Oops, I want back to edit and forgot to write the rest of that paragraph.
I was going to say, supporting borrowing means you need to retain all the borrowable word forms - nouns, adjectives, and verbs - which rules out some extra-radical possibilities, like making a language where verbs are a closed set and actions are represented by nouns. But to my knowledge no natural languages do that, so that's not much of a restriction.
I think that most of the potential lies in the "extra-radical possibilities". The traditional linguistics descriptions (adjectives, nouns, prepositions, and so on) don't seem to apply very well to any of my word languages. After all, they're just a bunch of natural language components; they needn't show up in an artificial language.
For example, in one of my word languages, there's no distinction between nouns and adjectives (meaning that there aren't any nouns and adjectives, I guess). To express the equivalent of the phrase "stupid man"...
Rationality requires intelligence, and the kind of intelligence that we use (for communication, progress, FAI, etc.) runs on language.
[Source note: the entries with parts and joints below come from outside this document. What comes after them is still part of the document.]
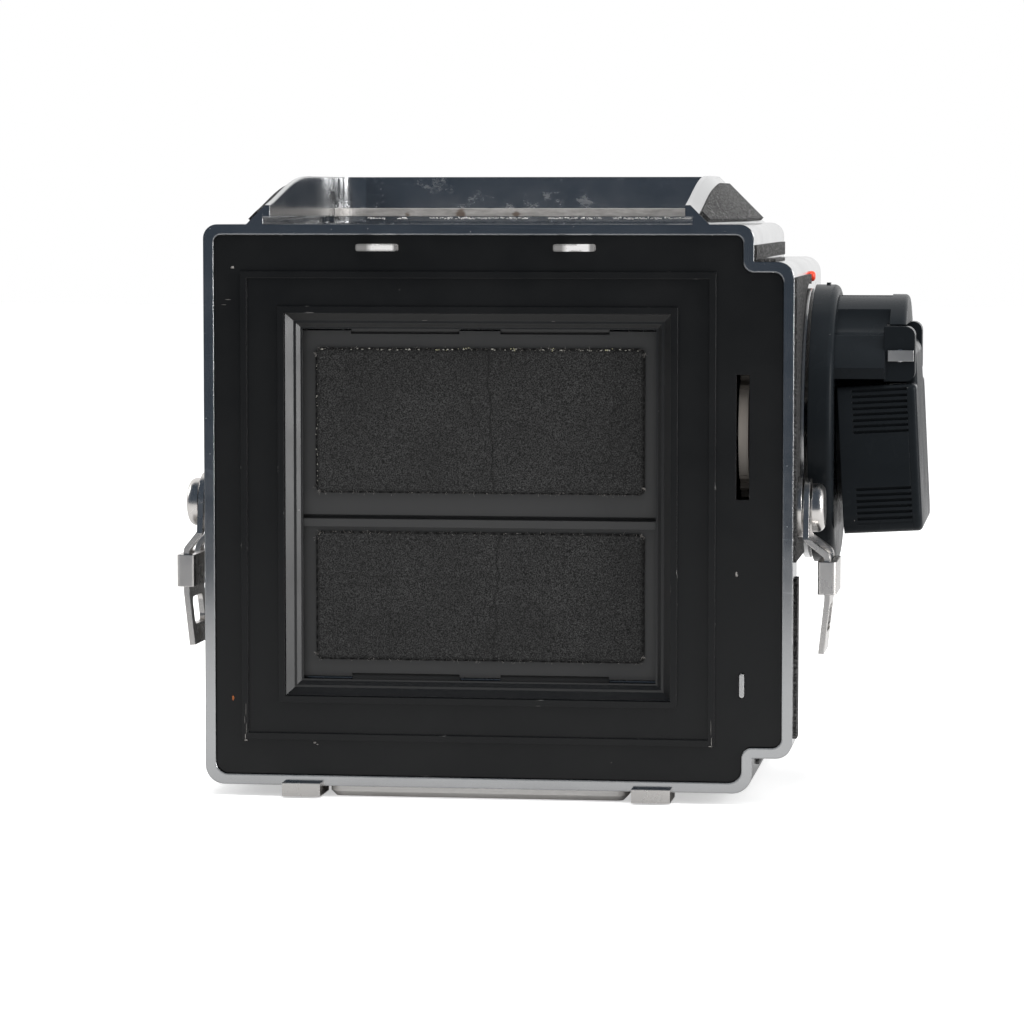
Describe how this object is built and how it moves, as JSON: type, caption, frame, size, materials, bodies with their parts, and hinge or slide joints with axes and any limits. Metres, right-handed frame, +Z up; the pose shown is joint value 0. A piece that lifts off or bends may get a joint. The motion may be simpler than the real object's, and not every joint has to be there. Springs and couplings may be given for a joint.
{
  "type": "medium format film camera",
  "caption": "Modular medium format reflex camera body with winding crank, swinging mirror and rear doors, and mounts for lens, finder and film magazine.",
  "frame": {"origin": "centre of the tripod socket's mouth, on the underside of the foot plate", "axes": "+Y towards the lens, +Z up, +X towards the winding crank"},
  "size_m": [0.1154, 0.0692, 0.0966],
  "materials": {
    "casing_metal": "satin chrome rim and bands, in dark reflection",
    "rear_black": "satin black paint",
    "chamber_black": "matt black paint",
    "steel": "bright nickelled steel",
    "chrome_ring": "satin chrome",
    "felt": "black felt",
    "mirror": "front-silvered glass",
    "screen_glass": "ground plastic screen",
    "brass": "turned",
    "knob_plastic": "black, lightly polished",
    "index_enamel": "red enamel",
    "leatherette": "grained black leatherette",
    "aluminium": "satin"
  },
  "bodies": {
    "camera_body": {"outer_shell": "casing_metal", "rear_plate": "rear_black", "light_frame": "rear_black", "door_pins": "steel", "mirror_box": "chamber_black", "mirror_pin": "steel", "screen_frame": "chamber_black", "focusing_screen": "screen_glass", "front_plate": "aluminium", "front_plate_screws": "steel", "lens_mount_ring": "chrome_ring", "ring_screws": "steel", "lens_drive_bush": "brass", "gear_bracket": "brass", "winder_bush": "brass", "winder_ring": "chrome_ring", "index_dot": "index_enamel", "strap_studs": "steel", "strap_washers": "steel", "magazine_hooks": "steel", "magazine_supports": "steel", "release_collar": "chrome_ring", "foot_plate": "aluminium", "foot_screws": "steel", "accessory_rail": "chrome_ring", "rail_screws": "steel", "name_plate": "aluminium", "front_leather": "leatherette", "side_leather_left": "leatherette", "side_leather_right": "leatherette", "brow_leather": "leatherette"},
    "upper_door": {"upper_door": "rear_black", "upper_door_pad": "felt"},
    "lower_door": {"lower_door": "rear_black", "lower_door_pad": "felt"},
    "mirror": {"mirror_carrier": "chamber_black", "mirror_glass": "mirror"},
    "screen_catch_left": {"screen_catch_left": "chrome_ring"},
    "screen_catch_right": {"screen_catch_right": "chrome_ring"},
    "lens_catch": {"lens_catch_button": "steel"},
    "lens_drive": {"lens_drive_shaft": "steel"},
    "winder": {"winder_shaft": "steel", "winder_gear": "brass", "knob_collar": "knob_plastic", "knob_body": "knob_plastic", "crank_pin": "steel", "crank_bands": "steel"},
    "crank": {"crank_arm": "knob_plastic", "crank_grip": "knob_plastic"},
    "magazine_drive": {"magazine_shaft": "steel", "magazine_gear": "brass", "magazine_wheel": "steel"},
    "release": {"release_button": "chrome_ring"},
    "time_lever": {"time_lever": "chrome_ring"},
    "strap_clip_left": {"strap_clip_left": "steel"},
    "strap_clip_right": {"strap_clip_right": "steel"},
    "clip_sleeve_left": {"clip_sleeve_left": "steel"},
    "clip_sleeve_right": {"clip_sleeve_right": "steel"},
    "signal_key": {"signal_key": "steel"}
  },
  "joints": [
    {"name": "winder_turn", "type": "hinge", "parent": "camera_body", "child": "winder", "pos_m": [0.0489, -0.001, 0.0573], "axis": [1, 0, 0], "continuous": true},
    {"name": "crank_unfold", "type": "hinge", "parent": "winder", "child": "crank", "pos_m": [0.06435, -0.001, 0.0687], "axis": [0, -1, 0], "range_deg": [0, 132]},
    {"name": "magazine_turn", "type": "hinge", "parent": "camera_body", "child": "magazine_drive", "pos_m": [0.0411, -0.01948, 0.0573], "axis": [1, 0, 0], "continuous": true},
    {"name": "lens_drive_turn", "type": "hinge", "parent": "camera_body", "child": "lens_drive", "pos_m": [0.015, 0.0282, 0.0226], "axis": [0, 1, 0], "continuous": true},
    {"name": "mirror_swing", "type": "hinge", "parent": "camera_body", "child": "mirror", "pos_m": [0, -0.0245, 0.0785], "axis": [1, 0, 0], "range_deg": [0, 45]},
    {"name": "upper_door_swing", "type": "hinge", "parent": "camera_body", "child": "upper_door", "pos_m": [0, -0.0266, 0.073], "axis": [1, 0, 0], "range_deg": [0, 88]},
    {"name": "lower_door_swing", "type": "hinge", "parent": "camera_body", "child": "lower_door", "pos_m": [0, -0.0266, 0.0182], "axis": [1, 0, 0], "range_deg": [-88, 0]},
    {"name": "release_press", "type": "slide", "parent": "camera_body", "child": "release", "axis": [0, -1, 0], "range_m": [0, 0.003], "stiffness_N_per_m": 400},
    {"name": "time_lever_turn", "type": "hinge", "parent": "camera_body", "child": "time_lever", "pos_m": [0.0352, 0.0322, 0.0142], "axis": [0, 1, 0], "range_deg": [0, 35]},
    {"name": "lens_catch_press", "type": "slide", "parent": "camera_body", "child": "lens_catch", "axis": [0, -1, 0], "range_m": [0, 0.002], "stiffness_N_per_m": 400},
    {"name": "screen_catch_left_slide", "type": "slide", "parent": "camera_body", "child": "screen_catch_left", "axis": [-1, 0, 0], "range_m": [0, 0.002], "stiffness_N_per_m": 100},
    {"name": "screen_catch_right_slide", "type": "slide", "parent": "camera_body", "child": "screen_catch_right", "axis": [1, 0, 0], "range_m": [0, 0.002], "stiffness_N_per_m": 100},
    {"name": "strap_clip_left_swing", "type": "hinge", "parent": "camera_body", "child": "strap_clip_left", "pos_m": [-0.0445, -0.0252, 0.0455], "axis": [1, 0, 0], "range_deg": [-95, 55]},
    {"name": "strap_clip_right_swing", "type": "hinge", "parent": "camera_body", "child": "strap_clip_right", "pos_m": [0.0507, -0.0252, 0.0455], "axis": [1, 0, 0], "range_deg": [-95, 12]},
    {"name": "clip_sleeve_left_slide", "type": "slide", "parent": "strap_clip_left", "child": "clip_sleeve_left", "axis": [0, 0, 1], "range_m": [-0.0016, 0]},
    {"name": "clip_sleeve_right_slide", "type": "slide", "parent": "strap_clip_right", "child": "clip_sleeve_right", "axis": [0, 0, 1], "range_m": [-0.0016, 0]},
    {"name": "signal_key_press", "type": "slide", "parent": "camera_body", "child": "signal_key", "axis": [0, 1, 0], "range_m": [0, 0.001], "stiffness_N_per_m": 200}
  ],
  "couplings": [
    {"joint": "magazine_turn", "follows": "winder_turn", "ratio": -1},
    {"joint": "lens_drive_turn", "follows": "winder_turn", "ratio": 1},
    {"joint": "upper_door_swing", "follows": "mirror_swing", "ratio": 1.9555},
    {"joint": "lower_door_swing", "follows": "mirror_swing", "ratio": -1.9555}
  ]
}
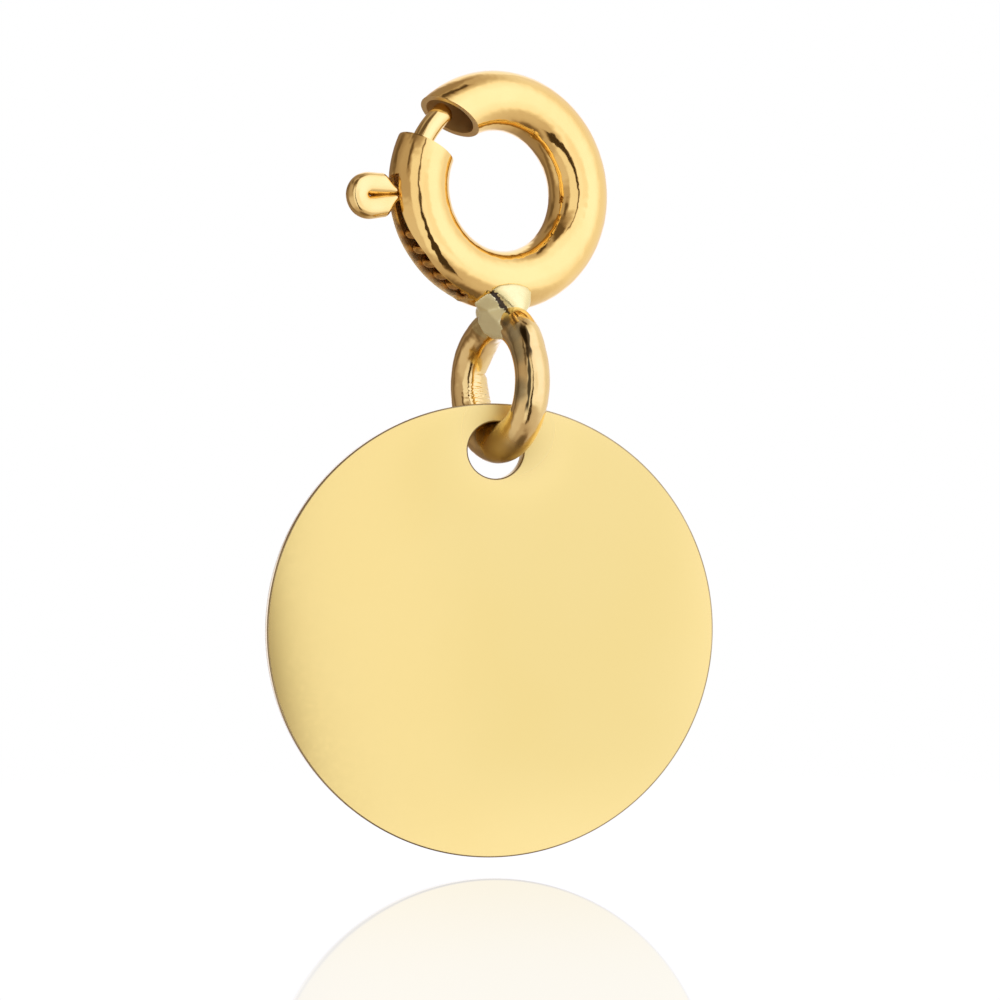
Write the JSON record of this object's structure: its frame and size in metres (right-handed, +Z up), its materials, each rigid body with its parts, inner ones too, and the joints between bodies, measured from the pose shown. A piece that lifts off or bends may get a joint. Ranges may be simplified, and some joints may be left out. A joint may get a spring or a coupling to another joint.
{
  "type": "disc charm on a spring ring clasp",
  "caption": "Flat round disc hung through its hole on a closed link ring, soldered to a spring ring clasp with a sliding bolt and hairpin thumb piece.",
  "frame": {"origin": "top of the opening in the clasp ring, on its inner surface, where a chain link carries the charm", "axes": "+Z up, along the hanging length; +X across the clasp ring, away from its thumb piece; +Y to the back, the clasp ring standing in the XZ plane"},
  "size_m": [0.0116, 0.0045, 0.0209],
  "materials": {
    "clasp_gold": "polished gold plate",
    "bolt_gold": "polished gold plate",
    "spring_wire": "drawn wire, slightly dull",
    "disc_gold": "polished pale gold plate"
  },
  "bodies": {
    "clasp": {"clasp_shell": "clasp_gold", "spring": "spring_wire"},
    "bolt": {"bolt": "bolt_gold"},
    "disc": {"disc": "disc_gold"}
  },
  "joints": [
    {"name": "bolt_slide", "type": "hinge", "parent": "clasp", "child": "bolt", "pos_m": [0, 0, -0.0016], "axis": [0, -1, 0], "range_deg": [0, 40], "stiffness_Nm_per_rad": 0.000005, "springref_deg": -34.38, "deforming": ["spring"]},
    {"name": "disc_swing", "type": "hinge", "parent": "clasp", "child": "disc", "pos_m": [0, 0, -0.00673], "axis": [0.9981, 0.061, 0], "range_deg": [-110, 110]}
  ]
}
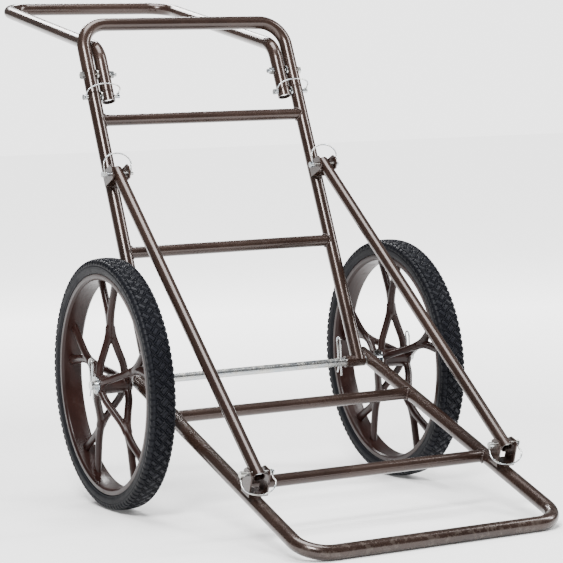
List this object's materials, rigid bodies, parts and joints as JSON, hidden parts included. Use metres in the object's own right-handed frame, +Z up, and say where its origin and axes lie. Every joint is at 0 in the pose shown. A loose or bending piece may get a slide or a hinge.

It seems that the place we should start is optimizing language for intelligence and rationality. One of SIAI's proposals includes using Lojban to interface between humans and an FAI. And of course, I should hope the programming language used to build a FAI would be "rational". But it would seem to me that the human-generated priors, correct epistemic rationality, decision theory, metaethics, etc. all depend on using a language that sufficiently rigorously maps to our territory.
Are "naturally evolved" languages such as English sufficient, with EY-style taboos and neologisms? Or are they sick to the core?
Please forgive and point me towards previous discussion or sequences about this topic.